= BRIEF =
Work out the number of lines with the word "follow" in the material below, then reply with that number only.

= Entries with model source code =
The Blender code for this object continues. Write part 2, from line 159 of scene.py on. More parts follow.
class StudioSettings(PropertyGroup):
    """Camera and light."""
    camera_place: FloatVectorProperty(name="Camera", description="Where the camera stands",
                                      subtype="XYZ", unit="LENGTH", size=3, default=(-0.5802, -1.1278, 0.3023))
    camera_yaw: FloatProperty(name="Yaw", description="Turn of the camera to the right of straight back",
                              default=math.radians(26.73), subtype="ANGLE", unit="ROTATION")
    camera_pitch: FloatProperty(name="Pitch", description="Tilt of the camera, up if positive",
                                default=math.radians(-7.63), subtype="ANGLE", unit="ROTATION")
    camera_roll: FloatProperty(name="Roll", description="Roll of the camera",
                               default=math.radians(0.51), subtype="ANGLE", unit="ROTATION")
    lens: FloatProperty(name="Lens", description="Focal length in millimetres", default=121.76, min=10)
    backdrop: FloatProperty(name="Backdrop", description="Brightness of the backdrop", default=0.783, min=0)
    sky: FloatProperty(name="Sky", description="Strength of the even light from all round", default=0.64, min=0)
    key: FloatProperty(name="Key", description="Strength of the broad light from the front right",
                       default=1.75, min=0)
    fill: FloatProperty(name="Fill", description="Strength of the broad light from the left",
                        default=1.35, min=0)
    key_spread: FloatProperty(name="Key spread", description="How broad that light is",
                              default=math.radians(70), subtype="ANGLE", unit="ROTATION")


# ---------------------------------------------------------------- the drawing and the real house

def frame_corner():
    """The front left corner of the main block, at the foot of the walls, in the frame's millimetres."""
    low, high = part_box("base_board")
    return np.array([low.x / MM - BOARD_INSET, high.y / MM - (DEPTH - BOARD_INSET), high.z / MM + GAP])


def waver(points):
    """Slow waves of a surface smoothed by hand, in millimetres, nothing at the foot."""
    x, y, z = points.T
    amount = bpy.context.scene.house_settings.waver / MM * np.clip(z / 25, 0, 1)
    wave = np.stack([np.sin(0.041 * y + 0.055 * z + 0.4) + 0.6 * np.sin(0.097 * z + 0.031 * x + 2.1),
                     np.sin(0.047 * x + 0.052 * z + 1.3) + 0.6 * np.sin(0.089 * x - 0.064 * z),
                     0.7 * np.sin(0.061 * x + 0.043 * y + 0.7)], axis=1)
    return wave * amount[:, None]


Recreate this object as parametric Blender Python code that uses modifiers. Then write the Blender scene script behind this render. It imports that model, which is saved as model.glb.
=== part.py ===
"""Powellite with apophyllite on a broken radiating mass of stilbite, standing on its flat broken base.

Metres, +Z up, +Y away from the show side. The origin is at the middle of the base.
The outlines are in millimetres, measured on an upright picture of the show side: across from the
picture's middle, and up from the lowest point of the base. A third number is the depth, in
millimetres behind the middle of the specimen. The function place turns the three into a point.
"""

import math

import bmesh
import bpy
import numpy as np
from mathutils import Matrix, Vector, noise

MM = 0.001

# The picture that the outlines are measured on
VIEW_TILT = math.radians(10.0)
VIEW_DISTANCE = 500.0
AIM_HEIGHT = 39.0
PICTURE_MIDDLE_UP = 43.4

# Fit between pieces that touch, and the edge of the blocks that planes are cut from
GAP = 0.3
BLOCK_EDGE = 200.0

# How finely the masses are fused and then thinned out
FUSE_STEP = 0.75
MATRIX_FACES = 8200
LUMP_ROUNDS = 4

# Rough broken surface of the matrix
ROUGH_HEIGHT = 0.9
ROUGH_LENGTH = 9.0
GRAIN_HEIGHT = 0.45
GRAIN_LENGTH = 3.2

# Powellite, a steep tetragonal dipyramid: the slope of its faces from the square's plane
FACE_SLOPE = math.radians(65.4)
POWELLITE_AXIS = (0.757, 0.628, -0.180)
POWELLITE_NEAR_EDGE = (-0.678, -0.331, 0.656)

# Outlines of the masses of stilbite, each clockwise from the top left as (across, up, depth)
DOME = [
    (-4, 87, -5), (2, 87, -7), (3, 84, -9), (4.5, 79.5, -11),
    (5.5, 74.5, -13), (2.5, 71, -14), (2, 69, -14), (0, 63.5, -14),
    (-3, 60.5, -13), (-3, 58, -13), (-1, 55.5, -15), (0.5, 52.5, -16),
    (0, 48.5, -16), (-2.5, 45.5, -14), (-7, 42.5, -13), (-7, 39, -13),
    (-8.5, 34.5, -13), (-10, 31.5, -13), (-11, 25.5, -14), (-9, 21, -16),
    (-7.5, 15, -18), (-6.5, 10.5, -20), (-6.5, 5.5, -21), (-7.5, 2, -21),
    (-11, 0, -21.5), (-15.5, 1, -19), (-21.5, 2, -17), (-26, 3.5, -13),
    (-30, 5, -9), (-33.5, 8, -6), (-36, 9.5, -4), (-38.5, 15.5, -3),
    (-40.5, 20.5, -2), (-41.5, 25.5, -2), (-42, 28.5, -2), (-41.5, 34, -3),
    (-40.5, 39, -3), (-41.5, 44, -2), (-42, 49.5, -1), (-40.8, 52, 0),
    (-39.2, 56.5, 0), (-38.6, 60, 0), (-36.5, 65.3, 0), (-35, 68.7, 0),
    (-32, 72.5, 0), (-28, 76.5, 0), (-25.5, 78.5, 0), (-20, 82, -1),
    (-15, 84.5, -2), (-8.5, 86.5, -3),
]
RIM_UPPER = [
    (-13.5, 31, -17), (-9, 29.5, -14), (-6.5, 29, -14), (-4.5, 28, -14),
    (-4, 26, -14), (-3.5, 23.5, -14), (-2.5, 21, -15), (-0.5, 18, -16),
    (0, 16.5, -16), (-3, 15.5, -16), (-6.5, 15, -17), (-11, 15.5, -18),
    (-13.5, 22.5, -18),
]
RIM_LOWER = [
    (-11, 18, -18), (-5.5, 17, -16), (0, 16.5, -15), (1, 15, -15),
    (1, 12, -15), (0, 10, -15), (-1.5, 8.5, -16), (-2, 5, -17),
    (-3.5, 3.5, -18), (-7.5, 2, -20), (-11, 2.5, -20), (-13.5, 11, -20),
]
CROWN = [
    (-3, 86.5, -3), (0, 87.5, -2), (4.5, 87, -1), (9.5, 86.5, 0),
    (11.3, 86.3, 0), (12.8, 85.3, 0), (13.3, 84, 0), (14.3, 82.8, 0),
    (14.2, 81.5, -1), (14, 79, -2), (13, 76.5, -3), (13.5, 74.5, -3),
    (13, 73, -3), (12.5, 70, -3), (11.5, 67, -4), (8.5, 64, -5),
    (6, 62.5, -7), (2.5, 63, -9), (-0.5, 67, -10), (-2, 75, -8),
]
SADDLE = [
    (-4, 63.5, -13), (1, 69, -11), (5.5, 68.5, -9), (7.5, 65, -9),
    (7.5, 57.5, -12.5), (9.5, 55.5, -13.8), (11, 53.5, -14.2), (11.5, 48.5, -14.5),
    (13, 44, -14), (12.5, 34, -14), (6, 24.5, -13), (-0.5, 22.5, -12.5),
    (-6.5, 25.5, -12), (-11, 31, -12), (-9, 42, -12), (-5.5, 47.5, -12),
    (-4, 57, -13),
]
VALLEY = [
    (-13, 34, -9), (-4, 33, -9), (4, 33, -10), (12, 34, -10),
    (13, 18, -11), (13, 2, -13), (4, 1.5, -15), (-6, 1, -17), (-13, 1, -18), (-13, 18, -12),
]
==
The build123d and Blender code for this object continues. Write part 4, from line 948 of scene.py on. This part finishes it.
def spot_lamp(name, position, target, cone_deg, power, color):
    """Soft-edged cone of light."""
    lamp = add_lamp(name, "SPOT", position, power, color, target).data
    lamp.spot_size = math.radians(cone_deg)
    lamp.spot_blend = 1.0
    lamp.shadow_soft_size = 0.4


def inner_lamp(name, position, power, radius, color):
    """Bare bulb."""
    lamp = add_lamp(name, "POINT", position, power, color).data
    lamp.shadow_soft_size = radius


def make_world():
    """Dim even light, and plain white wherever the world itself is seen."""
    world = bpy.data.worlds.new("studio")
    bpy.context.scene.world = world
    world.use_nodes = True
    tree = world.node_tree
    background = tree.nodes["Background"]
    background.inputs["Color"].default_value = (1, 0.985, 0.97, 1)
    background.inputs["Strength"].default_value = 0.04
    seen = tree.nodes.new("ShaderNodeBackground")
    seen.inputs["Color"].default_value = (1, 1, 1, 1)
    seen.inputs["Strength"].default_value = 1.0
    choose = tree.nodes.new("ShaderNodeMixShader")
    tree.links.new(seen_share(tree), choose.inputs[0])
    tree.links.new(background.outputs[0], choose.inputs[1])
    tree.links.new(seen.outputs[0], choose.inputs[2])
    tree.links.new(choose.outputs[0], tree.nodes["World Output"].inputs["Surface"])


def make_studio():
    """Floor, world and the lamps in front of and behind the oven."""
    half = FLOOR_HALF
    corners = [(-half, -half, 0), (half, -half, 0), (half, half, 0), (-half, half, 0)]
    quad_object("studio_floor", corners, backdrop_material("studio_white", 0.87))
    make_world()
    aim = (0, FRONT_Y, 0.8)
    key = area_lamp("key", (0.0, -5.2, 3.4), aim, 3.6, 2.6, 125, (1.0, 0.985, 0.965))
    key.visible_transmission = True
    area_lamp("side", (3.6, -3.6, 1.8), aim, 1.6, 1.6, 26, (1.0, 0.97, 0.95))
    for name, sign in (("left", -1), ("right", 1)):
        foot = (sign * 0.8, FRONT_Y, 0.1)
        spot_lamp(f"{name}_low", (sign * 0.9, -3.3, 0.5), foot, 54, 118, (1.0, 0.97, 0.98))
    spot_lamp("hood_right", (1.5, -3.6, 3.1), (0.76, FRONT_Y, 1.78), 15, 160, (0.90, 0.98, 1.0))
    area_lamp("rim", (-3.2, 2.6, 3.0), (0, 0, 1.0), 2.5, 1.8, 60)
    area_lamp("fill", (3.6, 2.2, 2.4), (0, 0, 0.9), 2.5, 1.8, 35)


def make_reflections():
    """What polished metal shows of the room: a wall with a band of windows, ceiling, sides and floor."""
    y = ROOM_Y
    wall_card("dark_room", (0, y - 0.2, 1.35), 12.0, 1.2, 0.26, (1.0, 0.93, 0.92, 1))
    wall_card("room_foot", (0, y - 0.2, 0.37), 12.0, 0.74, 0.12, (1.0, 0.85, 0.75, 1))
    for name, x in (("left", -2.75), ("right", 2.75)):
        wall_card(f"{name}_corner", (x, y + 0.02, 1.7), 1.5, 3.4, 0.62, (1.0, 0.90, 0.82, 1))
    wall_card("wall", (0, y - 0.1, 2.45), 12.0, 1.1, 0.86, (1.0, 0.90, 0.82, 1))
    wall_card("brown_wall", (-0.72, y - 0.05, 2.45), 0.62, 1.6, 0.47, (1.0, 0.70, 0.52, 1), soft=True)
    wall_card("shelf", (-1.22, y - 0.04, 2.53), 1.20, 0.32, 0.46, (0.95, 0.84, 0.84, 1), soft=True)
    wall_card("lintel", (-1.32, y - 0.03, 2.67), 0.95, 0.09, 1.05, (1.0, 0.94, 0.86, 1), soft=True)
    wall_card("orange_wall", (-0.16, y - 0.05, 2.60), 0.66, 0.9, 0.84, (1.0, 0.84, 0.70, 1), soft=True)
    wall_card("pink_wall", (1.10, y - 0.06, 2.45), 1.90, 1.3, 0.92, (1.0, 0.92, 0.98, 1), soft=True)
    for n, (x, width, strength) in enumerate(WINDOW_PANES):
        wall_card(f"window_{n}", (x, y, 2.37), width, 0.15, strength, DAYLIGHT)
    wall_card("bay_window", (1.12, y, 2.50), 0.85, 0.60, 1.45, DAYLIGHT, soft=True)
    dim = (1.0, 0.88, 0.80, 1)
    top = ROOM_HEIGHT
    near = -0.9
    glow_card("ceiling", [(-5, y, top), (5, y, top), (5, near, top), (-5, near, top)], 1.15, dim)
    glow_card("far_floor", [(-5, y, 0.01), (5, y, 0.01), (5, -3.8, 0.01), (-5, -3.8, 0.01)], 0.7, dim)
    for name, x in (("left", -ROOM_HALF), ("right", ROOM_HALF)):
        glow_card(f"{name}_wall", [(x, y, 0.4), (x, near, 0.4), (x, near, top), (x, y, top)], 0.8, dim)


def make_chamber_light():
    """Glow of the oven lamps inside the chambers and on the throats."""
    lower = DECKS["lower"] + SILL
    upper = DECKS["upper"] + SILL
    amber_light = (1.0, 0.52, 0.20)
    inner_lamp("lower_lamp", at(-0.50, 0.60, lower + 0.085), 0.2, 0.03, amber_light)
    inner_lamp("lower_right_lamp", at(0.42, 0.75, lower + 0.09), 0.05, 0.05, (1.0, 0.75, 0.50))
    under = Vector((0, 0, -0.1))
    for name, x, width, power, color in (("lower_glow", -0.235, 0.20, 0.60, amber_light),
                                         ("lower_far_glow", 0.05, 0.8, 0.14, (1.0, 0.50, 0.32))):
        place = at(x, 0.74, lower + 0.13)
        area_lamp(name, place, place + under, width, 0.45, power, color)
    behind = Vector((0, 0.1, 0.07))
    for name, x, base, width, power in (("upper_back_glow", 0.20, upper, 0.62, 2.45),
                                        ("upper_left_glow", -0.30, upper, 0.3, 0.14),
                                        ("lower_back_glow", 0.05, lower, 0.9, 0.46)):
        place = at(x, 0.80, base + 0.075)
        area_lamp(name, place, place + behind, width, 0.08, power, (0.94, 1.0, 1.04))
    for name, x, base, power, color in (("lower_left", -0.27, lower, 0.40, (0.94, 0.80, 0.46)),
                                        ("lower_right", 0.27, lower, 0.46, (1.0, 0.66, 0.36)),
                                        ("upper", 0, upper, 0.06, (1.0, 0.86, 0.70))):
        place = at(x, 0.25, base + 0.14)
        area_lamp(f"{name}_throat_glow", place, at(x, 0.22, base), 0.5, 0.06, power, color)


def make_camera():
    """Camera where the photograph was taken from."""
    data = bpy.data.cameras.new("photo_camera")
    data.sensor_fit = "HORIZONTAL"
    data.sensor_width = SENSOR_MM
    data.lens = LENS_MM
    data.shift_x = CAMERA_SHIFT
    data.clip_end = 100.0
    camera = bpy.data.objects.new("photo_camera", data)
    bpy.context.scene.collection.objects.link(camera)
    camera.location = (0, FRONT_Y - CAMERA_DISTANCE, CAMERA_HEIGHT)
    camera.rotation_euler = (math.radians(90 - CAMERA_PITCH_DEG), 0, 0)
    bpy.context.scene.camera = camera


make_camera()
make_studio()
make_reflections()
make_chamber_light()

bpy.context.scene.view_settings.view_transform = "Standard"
==
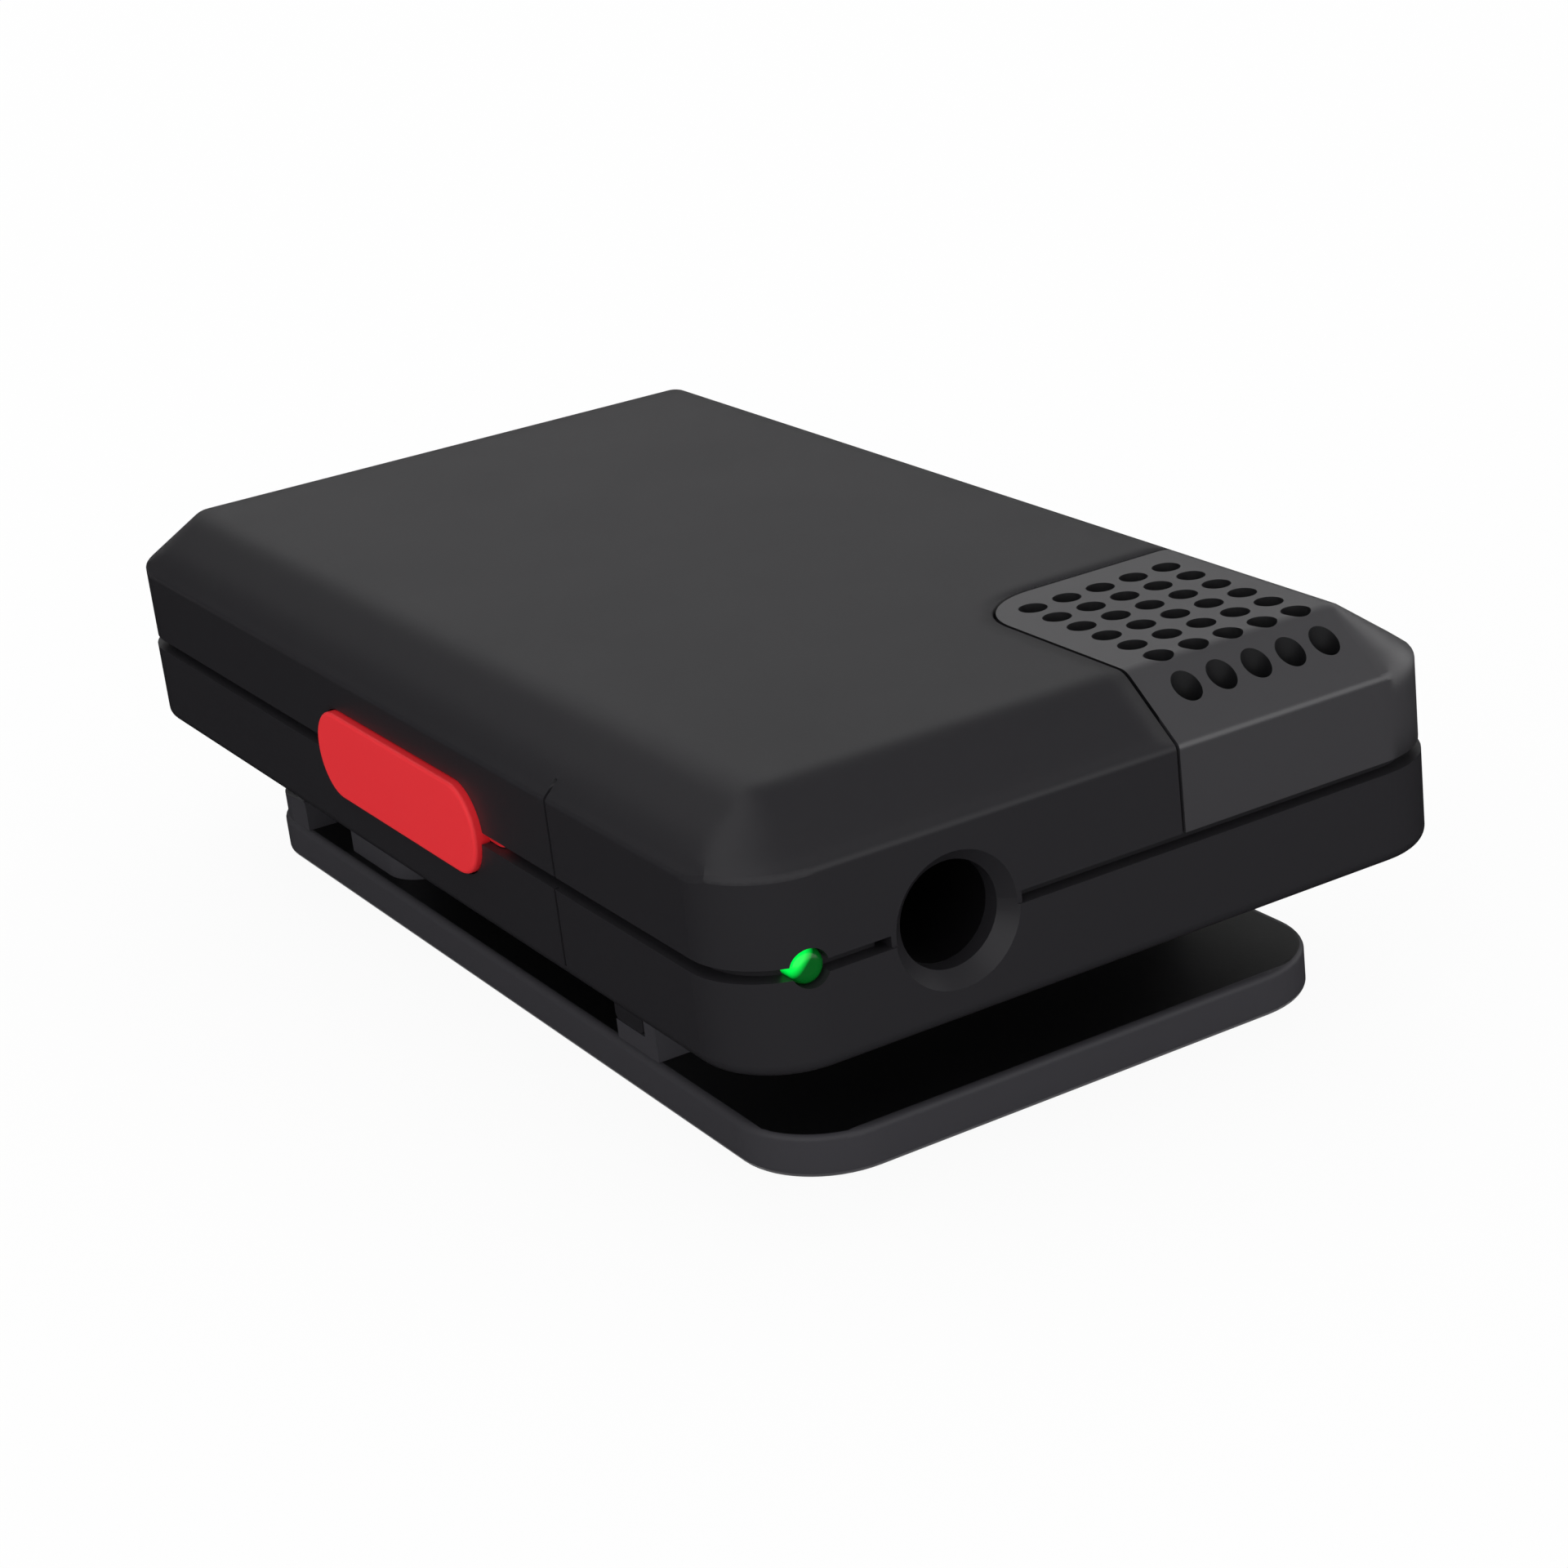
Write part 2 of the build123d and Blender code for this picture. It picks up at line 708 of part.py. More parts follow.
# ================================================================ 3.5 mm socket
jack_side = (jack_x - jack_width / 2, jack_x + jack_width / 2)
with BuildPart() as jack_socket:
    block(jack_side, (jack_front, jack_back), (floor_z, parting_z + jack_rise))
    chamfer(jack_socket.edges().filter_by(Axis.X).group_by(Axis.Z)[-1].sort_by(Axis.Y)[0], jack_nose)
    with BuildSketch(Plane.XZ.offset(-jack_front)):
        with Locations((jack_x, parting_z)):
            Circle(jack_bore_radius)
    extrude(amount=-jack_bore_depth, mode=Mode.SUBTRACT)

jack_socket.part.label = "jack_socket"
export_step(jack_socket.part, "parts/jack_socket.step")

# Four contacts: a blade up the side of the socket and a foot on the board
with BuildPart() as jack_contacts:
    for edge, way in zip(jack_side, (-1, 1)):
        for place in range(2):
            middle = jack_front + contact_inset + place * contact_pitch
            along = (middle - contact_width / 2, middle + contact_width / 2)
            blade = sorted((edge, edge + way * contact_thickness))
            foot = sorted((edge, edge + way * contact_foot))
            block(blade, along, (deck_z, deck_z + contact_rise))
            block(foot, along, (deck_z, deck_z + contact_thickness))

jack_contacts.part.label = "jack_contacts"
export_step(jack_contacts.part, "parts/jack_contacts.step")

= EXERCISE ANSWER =
2